If you take the other approach instead, and make FitsFile hold a *mut cfitsio::fitsfile, then there’s no need to free the block that fits_open_file allocates; moves of the FitsFile don’t affect the underlying fitsfile; and you can implement Drop to clean it up with a single call to fits_close_file. It seems like everything lines up much better.

It is true that if you have:

struct FitsFile(*mut cfitsio::fitsfile);

then given a shared reference &FitsFile you can still mutate the cfitsio::fitsfile it points to, which feels weird. But as long as FitsFile is a pub type with a non-pub element, only your module will ever be able to get to the *mut cfitsio::fitsfile, so you could certainly offer only non-mutating methods on &FitsFile values.


#5

*const means that the data pointed to by the raw pointer does not change, not that the pointer itself does not change.

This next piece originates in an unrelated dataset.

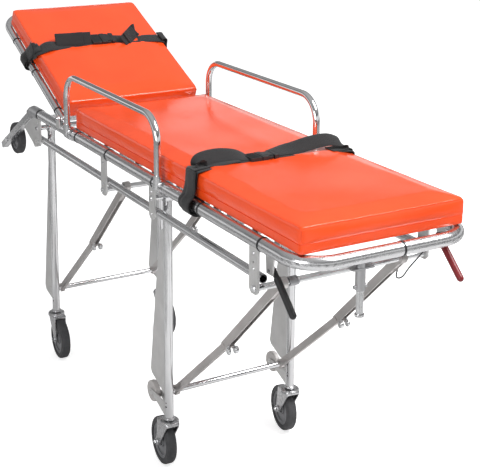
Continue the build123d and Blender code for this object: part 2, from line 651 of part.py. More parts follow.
SLAT_E = (90.0, 335.0, 530.0)
SLAT_LOW = -8.0
BACK_SHEET_LOW = 21.0
with BuildPart() as back_slats:
    for along in SLAT_E:
        back_slab((along - 12, along + 12), RAIL_Y - 6, SLAT_LOW, BACK_SHEET_LOW)
    for side in SIDES.values():
        rod(on_back(0, side * RAIL_Y, 0), on_back(560, side * RAIL_Y, 0), BACK_R + WELD_GAP, mode=Mode.SUBTRACT)
        for along in SLAT_E:
            trim = sorted((side * (RAIL_Y - 9), side * RAIL_Y))
            corner = on_back(along, 0, 0)
            block(
                (corner[0] - 40, trim[0], corner[2] - 40), (corner[0] + 40, trim[1], corner[2] + 40),
                mode=Mode.SUBTRACT,
            )
save(back_slats, "back_slats")

with BuildPart() as back_sheet:
    back_slab((0.0, 598.0), 232.0, BACK_SHEET_LOW, BACK_SHEET_LOW + DECK_THICK)
save(back_sheet, "back_sheet")

# ---------------------------------------------------------------- pads, straps and buckles
with BuildPart() as main_pad:
    block((PAD_HEAD_X, -PAD_HALF, PAD_Z), (PAD_FOOT_X, PAD_HALF, PAD_Z + PAD_THICK))
    fillet(main_pad.edges(), 8.0)
save(main_pad, "main_pad")

with BuildPart() as back_pad:
    back_slab(BACK_PAD_SPAN, PAD_HALF, BACK_PAD_LOW, BACK_PAD_LOW + PAD_THICK)
    fillet(back_pad.edges(), 8.0)
save(back_pad, "back_pad")

STRAP_LIFT = 0.5
BUCKLE_LENGTH = 96.0
BUCKLE_WIDTH = 58.0
BUCKLE_THICK = 13.0
LAP_BUCKLE_Y = -33.0
CHEST_BUCKLE_Y = 10.0

with BuildPart() as lap_strap:
    pad_top = PAD_Z + PAD_THICK + STRAP_LIFT
    low_x = LAP_STRAP_X - STRAP_WIDTH / 2
    high_x = LAP_STRAP_X + STRAP_WIDTH / 2
    edge = PAD_HALF + STRAP_LIFT
    block((low_x, -edge - STRAP_THICK, pad_top), (high_x, edge + STRAP_THICK, pad_top + STRAP_THICK))
    for side in SIDES.values():
        drop = sorted((side * edge, side * (edge + STRAP_THICK)))
        block((low_x, drop[0], RAIL_Z + RAIL_R + 1), (high_x, drop[1], pad_top))
save(lap_strap, "lap_strap")

with BuildPart() as lap_buckle:
    base = pad_top + STRAP_THICK + STRAP_LIFT
    block(
        (LAP_STRAP_X - BUCKLE_WIDTH / 2, LAP_BUCKLE_Y - BUCKLE_LENGTH / 2, base),
        (LAP_STRAP_X + BUCKLE_WIDTH / 2, LAP_BUCKLE_Y + BUCKLE_LENGTH / 2, base + BUCKLE_THICK),
    )
    fillet(lap_buckle.edges(), 3.0)
save(lap_buckle, "lap_buckle")

with BuildPart() as chest_strap:
    chest_low = CHEST_STRAP_E - STRAP_WIDTH / 2
    chest_high = CHEST_STRAP_E + STRAP_WIDTH / 2
    back_top = BACK_PAD_LOW + PAD_THICK + STRAP_LIFT
    back_slab((chest_low, chest_high), edge + STRAP_THICK, back_top, back_top + STRAP_THICK)
    back_slab((chest_low, chest_high), edge + STRAP_THICK, BACK_R + 1, back_top)
    back_slab((chest_low - 1, chest_high + 1), edge, BACK_R, back_top, mode=Mode.SUBTRACT)
save(chest_strap, "chest_strap")

with BuildPart() as chest_buckle:
    base = back_top + STRAP_THICK + STRAP_LIFT
    with BuildSketch(back_plane(base)):
        with Locations((CHEST_STRAP_E, -CHEST_BUCKLE_Y)):
            Rectangle(BUCKLE_WIDTH, BUCKLE_LENGTH)
    extrude(amount=BUCKLE_THICK)
    fillet(chest_buckle.edges(), 3.0)
save(chest_buckle, "chest_buckle")

# ---------------------------------------------------------------- release levers and locking peg
GRIP_START = 24.0
for side_name, side in SIDES.items():
    tilt = radians(LEVER_TILT)
    pivot_x, pivot_z = LEVER_PIVOT[side_name]
    with BuildPart() as lever:
        y = side * LEVER_Y
        neck = (pivot_x + (GRIP_START + 14) * cos(tilt), pivot_z - (GRIP_START + 14) * sin(tilt))
        strip((pivot_x, pivot_z), neck, 18.0, y, 6.0)
        first = (pivot_x + GRIP_START * cos(tilt), y, pivot_z - GRIP_START * sin(tilt))
        last = (pivot_x + LEVER_REACH * cos(tilt), y, pivot_z - LEVER_REACH * sin(tilt))
        rod(first, last, GRIP_R)
        with Locations(last):
            Sphere(GRIP_R)
        cross_rod(pivot_x, pivot_z, y - 10, y + 10, LEVER_PIN_R + RUN_GAP, mode=Mode.SUBTRACT)
    save(lever, f"release_lever_{side_name}")

PEG_SOCKET_R = 13.0
PEG_STEP_Z = 829.0
with BuildPart() as locking_peg:
    rod((PEG_X, PEG_Y, PEG_TIP_Z + 8), (PEG_X, PEG_Y, PEG_STEP_Z), PEG_R)
    with Locations((PEG_X, PEG_Y, PEG_TIP_Z + 4)):
        Cylinder(12.5, 8.0)
    fillet(locking_peg.edges().filter_by(GeomType.CIRCLE).sort_by(Axis.Z)[0], 2.0)
save(locking_peg, "locking_peg")

with BuildPart() as peg_bracket:
    rod((PEG_X, PEG_Y, PEG_STEP_Z + WELD_GAP), (PEG_X, PEG_Y, RAIL_Z), PEG_SOCKET_R)
    block((1060.0, PEG_Y - 32, 886.0), (1112.0, PEG_Y + 32, 890.0))
    plate([(1060, 890), (1066, 890), (1066, 905), (1060, 905)], PEG_Y, 64.0)
    for screw in (-1, 1):
        screw_y = PEG_Y + screw * PEG_SOCKET_R
        rod((PEG_X, screw_y, PEG_STEP_Z + 9), (PEG_X, screw_y + screw * 6, PEG_STEP_Z + 9), 5.0)
    cross_rod(FOOT_X, RAIL_Z, PEG_Y - 60, PEG_Y + 60, RAIL_R + WELD_GAP, mode=Mode.SUBTRACT)
save(peg_bracket, "peg_bracket")
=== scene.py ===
import json
import math

import bmesh
import bpy
from mathutils import Matrix, Quaternion, Vector, noise
from mathutils.bvhtree import BVHTree


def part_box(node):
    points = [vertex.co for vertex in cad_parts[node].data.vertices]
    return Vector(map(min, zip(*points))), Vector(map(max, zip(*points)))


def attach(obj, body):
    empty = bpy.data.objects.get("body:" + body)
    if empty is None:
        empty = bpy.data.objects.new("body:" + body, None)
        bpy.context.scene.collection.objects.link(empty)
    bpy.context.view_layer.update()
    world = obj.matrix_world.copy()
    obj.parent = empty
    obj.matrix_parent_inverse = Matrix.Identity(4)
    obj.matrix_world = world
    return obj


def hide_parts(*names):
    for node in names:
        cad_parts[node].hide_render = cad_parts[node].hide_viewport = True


# Looks of the wheeled ambulance stretcher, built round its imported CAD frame. Metres throughout.
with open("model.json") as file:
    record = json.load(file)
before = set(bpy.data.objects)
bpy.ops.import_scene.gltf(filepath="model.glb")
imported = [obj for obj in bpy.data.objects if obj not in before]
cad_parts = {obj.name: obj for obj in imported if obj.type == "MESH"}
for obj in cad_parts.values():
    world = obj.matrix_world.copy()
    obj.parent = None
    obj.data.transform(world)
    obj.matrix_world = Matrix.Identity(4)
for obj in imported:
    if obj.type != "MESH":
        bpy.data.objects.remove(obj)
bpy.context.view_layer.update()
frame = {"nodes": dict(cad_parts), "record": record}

CAMERA_AT = Vector((3.310, -1.701, 1.944))
CAMERA_AZIMUTH = math.radians(60.23)
CAMERA_DOWN = math.radians(12.18)
CAMERA_ROLL = math.radians(0.36)
LENS_MM = 87.7
FRAME_SHIFT = -0.299

JOINTS = {joint["name"]: joint for joint in frame["record"]["behaviour"]["joints"]}
BACK_HINGE = Vector(JOINTS["backrest_hinge"]["pos_m"])
BACK_ANGLE = math.radians(24.0)
RAIL_LOW, RAIL_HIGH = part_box("main_rail_far")
RAIL_Y = (RAIL_LOW.y + RAIL_HIGH.y) / 2
RAIL_Z = (RAIL_LOW.z + RAIL_HIGH.z) / 2
RAIL_R = (RAIL_HIGH.z - RAIL_LOW.z) / 2
BACK_TUBE_R = 0.014


# ---------------------------------------------------------------- camera, floor and light
def make_camera():
    data = bpy.data.cameras.new("camera")
    data.sensor_width = 36.0
    data.lens = LENS_MM
    data.shift_y = FRAME_SHIFT
    data.clip_end = 200.0
    camera = bpy.data.objects.new("camera", data)
    bpy.context.scene.collection.objects.link(camera)
    level = math.cos(CAMERA_DOWN)
    look = Vector((
        -math.sin(CAMERA_AZIMUTH) * level, math.cos(CAMERA_AZIMUTH) * level, -math.sin(CAMERA_DOWN)
    ))
    turn = look.to_track_quat("-Z", "Y") @ Quaternion((0, 0, 1), CAMERA_ROLL)
    camera.rotation_mode = "QUATERNION"
    camera.rotation_quaternion = turn
    camera.location = CAMERA_AT
    bpy.context.scene.camera = camera


def plain_object(name, verts, faces, material):
    mesh = bpy.data.meshes.new(name)
    mesh.from_pydata([tuple(v) for v in verts], [], faces)
    mesh.update()
    obj = bpy.data.objects.new(name, mesh)
    bpy.context.scene.collection.objects.link(obj)
    mesh.materials.append(material)
    return obj


def camera_or_else(tree, seen, otherwise):
    """A value that the camera sees, and another one for all other rays."""
    rays = tree.nodes.new("ShaderNodeLightPath")
    node = tree.nodes.new("ShaderNodeMapRange")
    node.inputs["To Min"].default_value = otherwise
    node.inputs["To Max"].default_value = seen
    tree.links.new(rays.outputs["Is Camera Ray"], node.inputs["Value"])
    return node.outputs["Result"]


def make_floor():
    material = bpy.data.materials.new("floor")
    material.use_nodes = True
    tree = material.node_tree
    bsdf = tree.nodes["Principled BSDF"]
    bsdf.inputs["Roughness"].default_value = 0.95
    bsdf.inputs["Specular IOR Level"].default_value = 0.0
    bsdf.inputs["Emission Color"].default_value = (1, 1, 1, 1)
    tree.links.new(camera_or_else(tree, 0.90, 0.80), bsdf.inputs["Base Color"])
    tree.links.new(camera_or_else(tree, 0.62, 0.0), bsdf.inputs["Emission Strength"])
    half = 45.0
    corners = [(-half, -half, 0), (half, -half, 0), (half, half, 0), (-half, half, 0)]
    plain_object("floor", corners, [(0, 1, 2, 3)], material)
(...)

If the data behind the pointer does change then you want *mut.


#6

Thanks for your replies, I’ve learnt quite a lot just from this discussion.

I think I will have the fitsifle struct private, and any manipulations that change the underlying file will take self as &mut self indicating that mutation is occurring. I still have concerns about implementation details leaking into the high level user code, as changing the current hdu changes the underlying representation and such may cause concurrency issues if I ever get it to the stage of making the code threadsafe. I feel that is a decision I need to make then.